The company said the sliding US dollar was putting Americans off coming to London and visiting its Bond Street store. This had a "marked effect" on its turnover and profitability, it said.

Unaudited losses in the five months to 31 March spiralled to £475,000 and the board expects its interim result will also show a loss. Shares in Partridge Fine Arts slumped 6 per cent to 66p yesterday.

Richard Ratner, an analyst at Seymour Pierce, now expects the group to barely break even this year, rather than report a profit of £500,000.

The downturn in trading, which was exacerbated by the failure to secure a crucial spring New York exhibition, comes just weeks after the resignation of Frank Partridge, a board director and the son of the company's chairman and managing director, John.
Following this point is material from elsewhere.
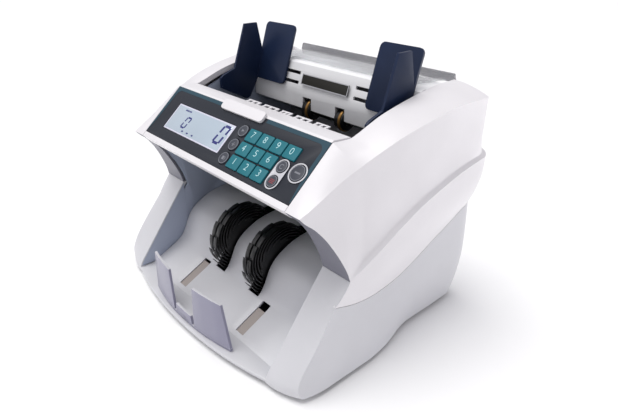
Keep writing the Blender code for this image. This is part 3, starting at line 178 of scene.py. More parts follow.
LOOKS = {
    "white_shell": plastic("white_shell", (0.925, 0.915, 0.925), 0.34, coat=0.12),
    "grey_shell": plastic("grey_shell", (0.835, 0.835, 0.85), 0.36, coat=0.1),
    "hopper_sheet": plastic("hopper_sheet", (0.975, 0.975, 0.98), 0.38),
    "dark_label": plastic("dark_label", (0.19, 0.185, 0.17), 0.6, specular=0.25),
    "lilac_fence": plastic("lilac_fence", (0.56, 0.555, 0.635), 0.3, coat=0.2),
    "bare_steel": plastic("bare_steel", (0.70, 0.71, 0.73), 0.34, metallic=1.0, streak=(1, 1, 14),
                          grain=240.0),
    # Darker grey for the brow's front-down faces and the underside of the cover's nose: painted shade on the
    # same white plastic.
    "painted_shade_grey": plastic("painted_shade_grey", (0.47, 0.47, 0.515), 0.42),
    "inner_wall": plastic("inner_wall", (0.68, 0.715, 0.79), 0.32, coat=0.2),
    "foot_rubber": plastic("foot_rubber", (0.11, 0.11, 0.115), 0.8, bump=0.3),
    "drum_rubber": plastic("drum_rubber", (0.13, 0.13, 0.13), 0.75, bump=0.35, grain=600.0),
    "clear_sheet": plastic("clear_sheet", (0.93, 0.94, 0.95), 0.06, transmission=0.85, alpha=0.55, bump=0.02),
    "smoky_plastic": plastic("smoky_plastic", (0.55, 0.55, 0.57), 0.12, transmission=0.5, alpha=0.8,
                             bump=0.03),
    "black_plastic": plastic("black_plastic", (0.055, 0.055, 0.06), 0.3, coat=0.15),
    "brass_roller": plastic("brass_roller", (0.62, 0.47, 0.27), 0.38, metallic=0.85, streak=(1, 9, 9)),
    "green_board": plastic("green_board", (0.10, 0.38, 0.21), 0.42, variation=0.15),
    "slate_panel": plastic("slate_panel", (0.15, 0.165, 0.20), 0.5, variation=0.05, specular=0.3),
    "teal_key": plastic("teal_key", (0.07, 0.44, 0.49), 0.5, variation=0.05, bump=0.12, specular=0.4),
    "dark_button": plastic("dark_button", (0.23, 0.245, 0.285), 0.46, bump=0.1),
    "silver_trim": plastic("silver_trim", (0.80, 0.80, 0.82), 0.3, coat=0.3),
    "screen_bezel": plastic("screen_bezel", (0.86, 0.855, 0.92), 0.34),
    "screen_face": plastic("screen_face", (0.715, 0.77, 0.82), 0.16, coat=0.6, bump=0.01),
    "navy_guide": plastic("navy_guide", (0.115, 0.165, 0.275), 0.36, variation=0.2, bump=0.02, specular=0.2),
    "border_blue": plastic("border_blue", (0.16, 0.28, 0.335), 0.5, specular=0.3),
    "digit_pale": plastic("digit_pale", (0.78, 0.93, 0.94), 0.5),
    "digit_navy": plastic("digit_navy", (0.16, 0.18, 0.46), 0.4),
    "mark_grey": plastic("mark_grey", (0.50, 0.51, 0.54), 0.4),
    "mark_red": plastic("mark_red", (0.62, 0.22, 0.24), 0.4),
    "slot_beige": plastic("slot_beige", (0.66, 0.62, 0.60), 0.5),
}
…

Mr Ratner said: "Perhaps the family is rather more fragmented than one might have thought."

Anthony Smith, the finance director, yesterday revealed that Frank Partridge had received a £140,000 payoff ­ equivalent to one year's salary. Industry observers expect Frank Partridge, who announced he was leaving to do his "own thing", to set up a rival antiques firm.

Mr Smith said the group, which deals in Old Master paintings and fine 18th century English and French furniture, had never recovered from the post 11 September travel slump. The weakness in the value of the US dollar was adding to its woes, he said.

"It's not people not being interested but them not wanting to commit themselves to buying with the dollar at this level, inferring that if and when the exchange rate improves, they might," Mr Smith said.

Partridge Fine Arts, which embraced Saturday trading only about a year ago, is to exhibit at the Grosvenor House Art & Antiques Fair this summer for the first time in 50 years. It is also planning to return to New York in the autumn, with an exhibition at the International Fine Art and Antiques Dealers Show.